* Material:

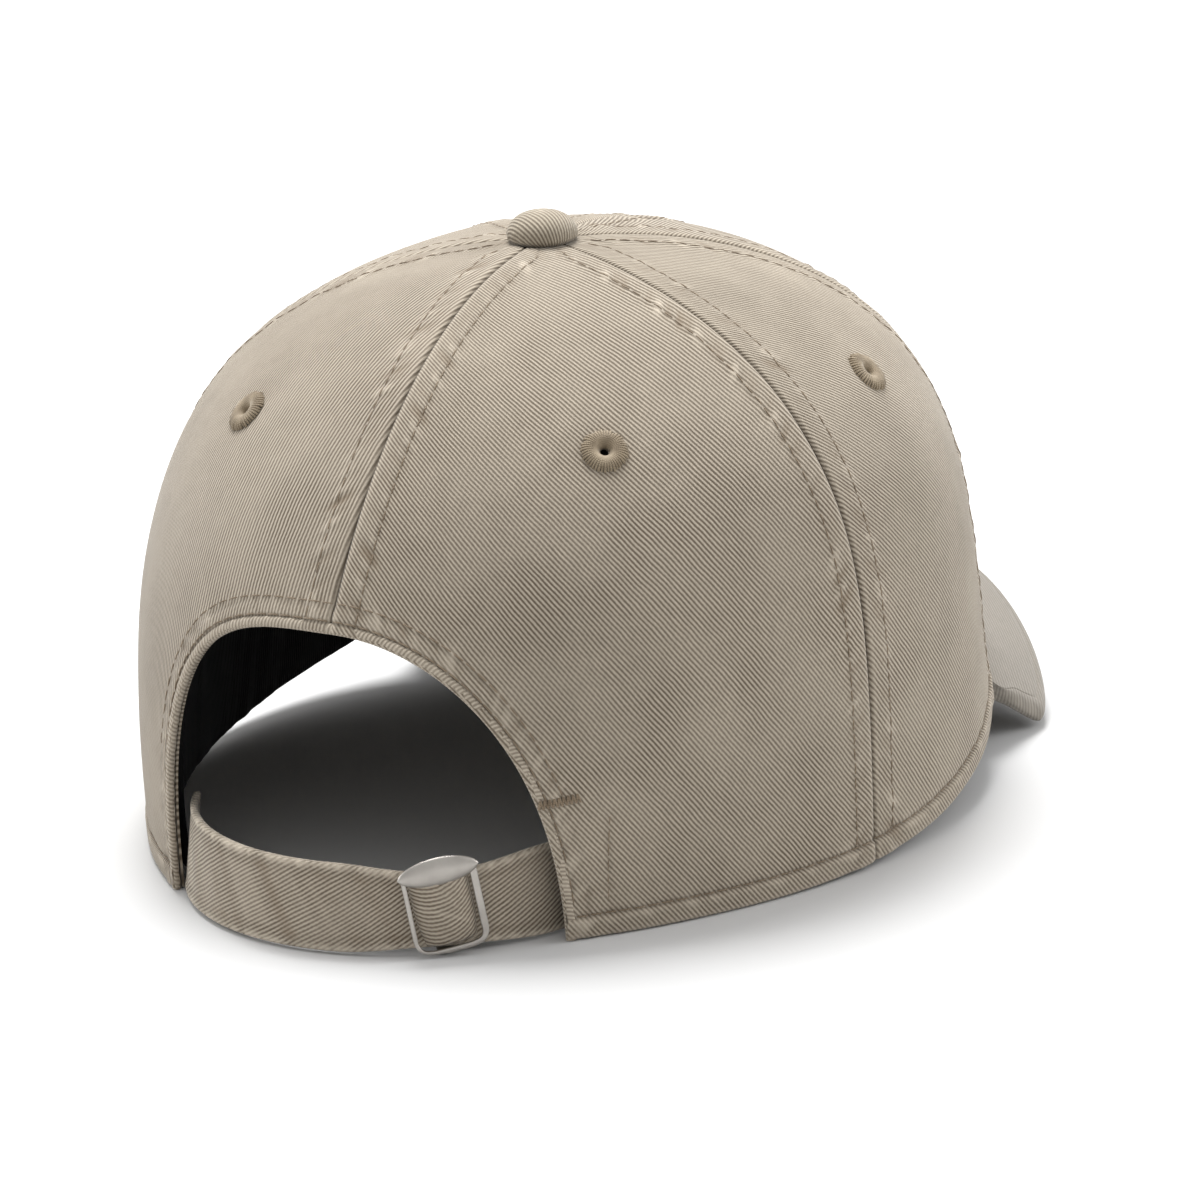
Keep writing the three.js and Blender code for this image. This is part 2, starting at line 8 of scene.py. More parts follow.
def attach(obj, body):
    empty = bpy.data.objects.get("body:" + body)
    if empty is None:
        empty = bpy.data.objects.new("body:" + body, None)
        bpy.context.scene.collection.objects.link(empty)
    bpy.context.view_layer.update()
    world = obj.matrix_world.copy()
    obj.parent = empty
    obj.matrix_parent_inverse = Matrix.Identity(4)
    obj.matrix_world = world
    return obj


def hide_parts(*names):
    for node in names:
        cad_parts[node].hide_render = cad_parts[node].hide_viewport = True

* Exercise task: Each line from the one containing "obj.matrix_world = world" to the end of the listing above should be copied exactly, and nothing else.

* Complete output:
    obj.matrix_world = world
    return obj


def hide_parts(*names):
    for node in names:
        cad_parts[node].hide_render = cad_parts[node].hide_viewport = True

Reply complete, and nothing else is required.